The Image Resizer runs entirely in your browser — your images never leave your device. Here is how to batch-resize images for any social media platform in three steps:

  1. Upload your images. Drag and drop one or more images into the tool. JPEG, PNG, and WebP are all supported. There is no file-size limit because processing happens locally.
  2. Set your target dimensions. Enter the width and height from the table above. For example, enter 1080 x 1080 for an Instagram post. Toggle the "maintain aspect ratio" option if you want proportional scaling instead of exact cropping.
  3. Download the resized images. Hit the download button and your resized images are saved instantly. No waiting for server processing, no watermarks, no account required.

Optimize After Resizing

Resizing alone does not guarantee fast-loading images. After you have the right dimensions, run your files through two more optimization steps:

  • Compress file size. Use the Image Compressor to reduce file size by 40-70% with minimal visible quality loss. Smaller files mean faster feed loading and a better experience for your audience on mobile.
  • Convert to the right format. Photos with lots of color (landscapes, portraits, food) compress best as JPG. Use the PNG to JPG converter if you are working with PNG screenshots or exports. Keep PNG for graphics, logos, and images with transparency.

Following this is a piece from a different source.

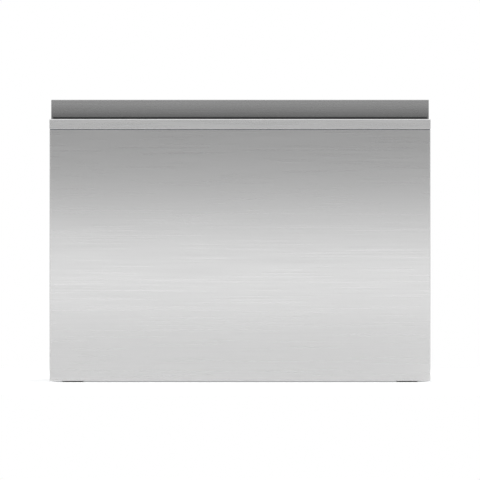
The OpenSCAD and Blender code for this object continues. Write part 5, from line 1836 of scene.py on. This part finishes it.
@dataclass
class Connections:
    """What the installer joins in the rear recess: water inlet, drain outlet and cord gland.

    Attributes:
        y: rear face of the recess's sheet, inside the cabinet.
        sheet: thickness of that sheet.
        z: height of the three.
        inlet_x: place of the inlet valve.
        drain_x: place of the drain outlet.
        gland_x: place of the gland.
        reach: how far inlet and drain stand out.
        valve: half width, depth and half height of the valve's body.
        coil_y: distance of the coil's axis from the sheet.
        winding: radius of the winding, radius of its wire and distance between its turns.
        turns: turns of the winding that are drawn.
        bore: radius of the inlet.
        thread: radius of the inlet's thread at its root and at its crest.
        ridges: ridges of that thread, 2 mm apart.
        tail: radius of the drain tail at its bore, along its plain length and over its barbs.
        flange: radius of the flanges that hold the drain tail on the sheet.
        gland_bore: radius of the cord's way through the gland.
        gland_r: radius of the gland's body.
        nut: radius of the locknut over its corners, its height and the radius of its bore.
    """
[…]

Together, correct dimensions plus compression can cut image payload by over 80% compared to uploading raw camera files — a massive improvement for both your page speed and your audience's data plan.

Tips for Best Results

Follow these practices to get consistently sharp, fast-loading images across every platform:

  • Start with a high-resolution source. It is always better to scale down than to scale up. Begin with the largest version of your image and resize to each platform's target.
  • Maintain the aspect ratio. Stretching an image to force-fit dimensions looks unprofessional. Crop to the correct ratio first, then resize to exact pixel values.
  • Test on mobile devices. Over 80% of social media browsing happens on phones. Open your post on a mobile screen before publishing to catch any cropping or readability issues.
  • Use JPG for photos, PNG for graphics. JPG handles photographic images with millions of colors efficiently. PNG is better for flat graphics, text overlays, and anything that needs transparency.
  • Create a reusable preset workflow. If you post to the same platforms regularly, save the dimension values somewhere handy. Resize, compress, and export in the same order every time to build a fast, repeatable process.